Catalina Gateway participants map tectonic blocks in mélange above clouds using digital mapping software.
Submitted by Zeb Page (Oberlin College)
Nine students along with Zeb Page, Nicollette Mitchell, and Clara Margaret Flood (Oberlin) and Jade Star Lackey (Pomona) used the variability of major and trace elements in garnets from metamorphic rocks on Catalina Island (California) to study fluid flow and melting process in subduction zones. Each group studied samples collected during the 2012 Catalina Keck Project using electron microscopy at Oberlin College, before traveling to California to conduct field work guided by their preliminary lab results. Finally, trace element analyses of garnet and lawsonite were conducted at Pomona College. The students broke up into three research teams each focusing on a particular sample of interest. The “Bee-Gees” looked at major and trace element records of slab melting in a subduction zone through the lens of a garnet amphibolite with large, 3cm diameter garnets.
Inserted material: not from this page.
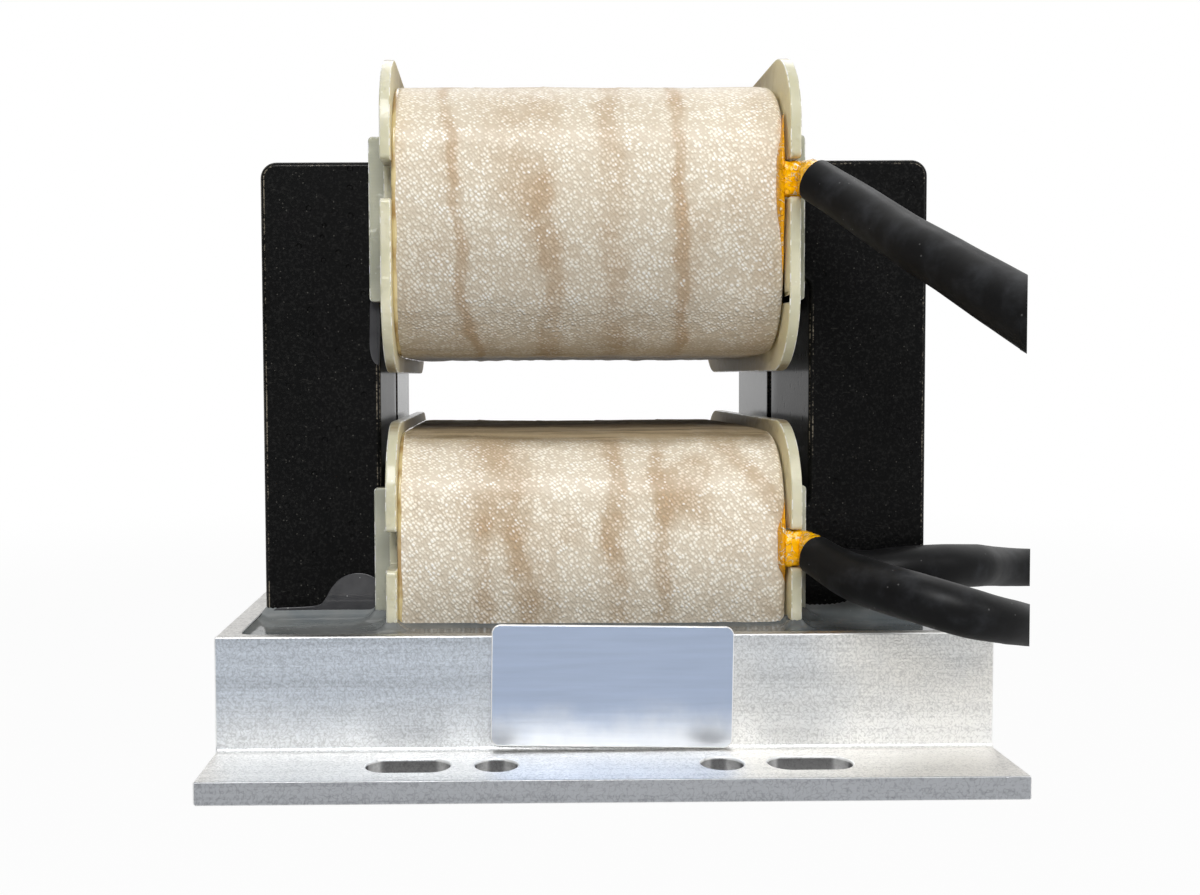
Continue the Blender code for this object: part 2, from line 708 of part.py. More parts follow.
def build_potting(workshop):
    """The potting compound: it fills the tray around everything that stands in it."""
    bottom = TRAY_FLOOR + CLEARANCE
    depth = POTTING_LEVEL - bottom
    outline = rectangle(CAVITY_X - CLEARANCE, -CAVITY_Y + CLEARANCE, CAVITY_Y - CLEARANCE,
                        CAVITY_CORNER - CLEARANCE)
    mesh = extruded("potting_compound", [outline], depth, (0.0, 0.0, bottom + depth / 2), LYING)
    potting = workshop.part("potting_compound", mesh, workshop.potting)
    above = POTTING_LEVEL + CORE_LEG
    core_x = HALF_CORE_WIDTH + CLEARANCE
    core_y = HALF_CORE_DEPTH + CLEARANCE
    pocket = box((-core_x, -core_y, CORE_BOTTOM - CLEARANCE), (core_x, core_y, above))
    cut(potting, workshop.cutter("core_pocket", pocket))
    for x, hand_name in zip(flange_centres(LOWER), ("left", "right")):
        name = f"{hand_name}_flange_pocket"
        grown = [flange_outline(LOWER, 2 * CLEARANCE, notched=False)]
        width = FLANGE_THICKNESS + 2 * CLEARANCE
        cut(potting, workshop.cutter(name, extruded(name, grown, width, (x, 0.0, 0.0), FACING_X)))
    left, right = flange_centres(LOWER)
    half_y = HALF_COIL_DEPTH + CLEARANCE
    half_z = HALF_COIL_HEIGHT + CLEARANCE
    coil = [rectangle(half_y, LOWER_LIMB_Z - half_z, LOWER_LIMB_Z + half_z, COIL_CORNER + CLEARANCE)]
    coil_mesh = extruded("coil_pocket", coil, right - left, (LOWER.shift, 0.0, 0.0), FACING_X)
    cut(potting, workshop.cutter("coil_pocket", coil_mesh))
    plate_x = FLANGE_SPAN / 2 + TUBE_OVERHANG + CLEARANCE
    plate_low = LOWER_LIMB_Z - HALF_TUBE_HEIGHT - CLEARANCE
    for side, side_name in ((-1, "front"), (1, "rear")):
        near = TUBE_INNER_Y - 2 * CLEARANCE
        far = TUBE_OUTER_Y + CLEARANCE
        low_y, high_y = sorted((side * near, side * far))
        low = (LOWER.shift - plate_x, low_y, plate_low)
        high = (LOWER.shift + plate_x, high_y, above)
        cut(potting, workshop.cutter(f"{side_name}_plate_pocket", box(low, high)))


def build_rating_plate(workshop):
    """The blank rating plate, glued to the tray's front a little out of true."""
    drop = PLATE_LENGTH / 2 * math.sin(PLATE_TILT)
    z = FOOT_THICKNESS + CLEARANCE + PLATE_HEIGHT / 2 + drop
    y = -TRAY_Y - CLEARANCE - PLATE_THICKNESS / 2
    outline = rectangle(PLATE_LENGTH / 2, -PLATE_HEIGHT / 2, PLATE_HEIGHT / 2, PLATE_CORNER)
    turned = (math.pi / 2, PLATE_TILT, 0.0)
    mesh = extruded("rating_plate", [outline], PLATE_THICKNESS, (PLATE_OFFSET, y, z), turned)
    smooth(workshop.part("rating_plate", mesh, workshop.plate))


def main():
    """Builds the reactor from the tray up."""
    clear_scene()
    workshop = Workshop()
    build_tray(workshop)
    build_core(workshop)
    for former in (UPPER, LOWER):
        build_former(workshop, former)
        build_winding(workshop, former)
        build_wraps(workshop, former)
    for lead in LEADS:
        build_lead(workshop, lead)
    build_potting(workshop)
    build_rating_plate(workshop)


main()
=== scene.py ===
"""High frequency reactor: every visible surface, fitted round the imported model.

Sizes are in metres in the model's own frame: +X runs along the tray, +Y goes from the side with the
rating plate to the rear, and +Z is up. The floor is at zero.
"""

import json
import logging
import math
from contextlib import contextmanager
from dataclasses import dataclass, field
from enum import Enum
from typing import Callable, Iterable, Iterator, Optional, Sequence, Union

import bmesh
import bpy
from mathutils import Matrix, Vector, geometry, noise

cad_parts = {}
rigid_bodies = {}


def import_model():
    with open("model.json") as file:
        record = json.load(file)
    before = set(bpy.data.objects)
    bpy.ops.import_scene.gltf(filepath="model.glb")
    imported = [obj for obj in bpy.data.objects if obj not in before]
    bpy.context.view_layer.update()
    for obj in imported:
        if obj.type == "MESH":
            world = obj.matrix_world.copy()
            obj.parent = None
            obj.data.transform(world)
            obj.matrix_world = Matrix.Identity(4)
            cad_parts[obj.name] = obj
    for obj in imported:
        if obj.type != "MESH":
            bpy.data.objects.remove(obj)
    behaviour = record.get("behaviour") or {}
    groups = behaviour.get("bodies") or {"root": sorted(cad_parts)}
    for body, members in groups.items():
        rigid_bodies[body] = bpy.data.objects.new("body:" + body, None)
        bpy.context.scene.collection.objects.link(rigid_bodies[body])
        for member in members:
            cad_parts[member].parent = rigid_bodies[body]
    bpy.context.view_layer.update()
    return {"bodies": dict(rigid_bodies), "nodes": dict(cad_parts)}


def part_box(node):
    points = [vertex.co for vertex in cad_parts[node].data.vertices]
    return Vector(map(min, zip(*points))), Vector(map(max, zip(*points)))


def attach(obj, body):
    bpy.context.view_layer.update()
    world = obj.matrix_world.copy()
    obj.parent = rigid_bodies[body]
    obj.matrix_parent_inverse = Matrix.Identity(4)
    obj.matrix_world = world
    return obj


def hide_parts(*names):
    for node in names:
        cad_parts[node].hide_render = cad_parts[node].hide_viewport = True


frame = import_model()
LOG = logging.getLogger("reactor")

Colour = tuple[float, float, float]
Number = Union[float, "Value"]
Corner = tuple[float, float, float]

# Faces of a rounded corner, a flange's corner, a hole, a sleeve and a crumpled film
CORNER_STEPS = 10
FLANGE_CORNER_STEPS = 16
HOLE_SIDES = 64
SLEEVE_SIDES = 48
FILM_SIDES = 56

# Points that are this close are one point, and faces this close to one plane are one face
SAME_POINT = 1e-5
SAME_PLANE = math.radians(0.3)

# The angle past which an edge is rounded, and the one past which a mesh's edge stays sharp
ROUNDED_EDGE = math.radians(38)
SHARP_EDGE = 40.0

# The photograph's viewpoint. The leads' far ends are cut square to the picture from here
EYE = Vector((-0.02174, -0.34102, 0.08614))

ALONG_X = Vector((1.0, 0.0, 0.0))
ALONG_Y = Vector((0.0, 1.0, 0.0))
UP = Vector((0.0, 0.0, 1.0))

# How a drawing in the local XY plane is turned: facing +X, facing -Y, or left lying
FACING_X = (math.pi / 2, 0.0, math.pi / 2)
FACING_Y = (math.pi / 2, 0.0, 0.0)
LYING = (0.0, 0.0, 0.0)


class Slot(Enum):
    """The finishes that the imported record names."""

    ALUMINIUM = "aluminium"
    FERRITE = "ferrite"
    LAMINATE = "laminate"
    LITZ = "litz"
    FILM = "amber_film"
    CLOTH = "glass_cloth"
    SLEEVE = "sleeve"
    POTTING = "potting"
    PLATE = "rating_plate"


class Level(Enum):
    """The two coils, one above the other."""

    UPPER = "upper"
    LOWER = "lower"


class Hand(Enum):
    """The two ends of the reactor along X."""

    LEFT = "left"
    RIGHT = "right"

    @property
    def sign(self) -> int:
        """-1 at the left end and 1 at the right end."""
        return -1 if self is Hand.LEFT else 1


class Side(Enum):
    """The side with the rating plate and the side away from it."""

    FRONT = "front"
    REAR = "rear"

    @property
    def sign(self) -> int:
        """-1 in front and 1 at the rear."""
        return -1 if self is Side.FRONT else 1


def math_operator(operation: str, reflected: bool = False) -> Callable[["Value", Number], "Value"]:
    """Makes the method behind one of Python's operators.

    Args:
        operation: The Math node's operation.
        reflected: Whether the value is the operator's second term.

    Returns:
        The method, which adds the Math node.
    """
    def method(self: "Value", other: Number) -> "Value":
        """Adds the Math node."""
        terms = (other, self) if reflected else (self, other)
        return self.math(operation, *terms)

    return method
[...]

They found that major and trace element patterns were similar in a variety of samples with different garnet sizes and mineralogies, suggesting that similar processes had a hand in their formation. “Eastern Blok” studied metasomatic fluid flow in subduction zones using garnets in a tectonic block with a mineralogically distinct alteration rind, finding that garnet compositions can be used to distinguish garnets formed before, during, and after the influx of fluids. “Schis-toe-city” used trace-element mapping of garnets, a comparison of garnet and lawsonite rare earth element compositions, and back-scattered electron petrography to document the complicated polymetamorphic history of a blueschist block. Each of the three teams submitted an abstract to the fall national meeting of the American Geophysical union, and will present their results in Washington D.C. this December.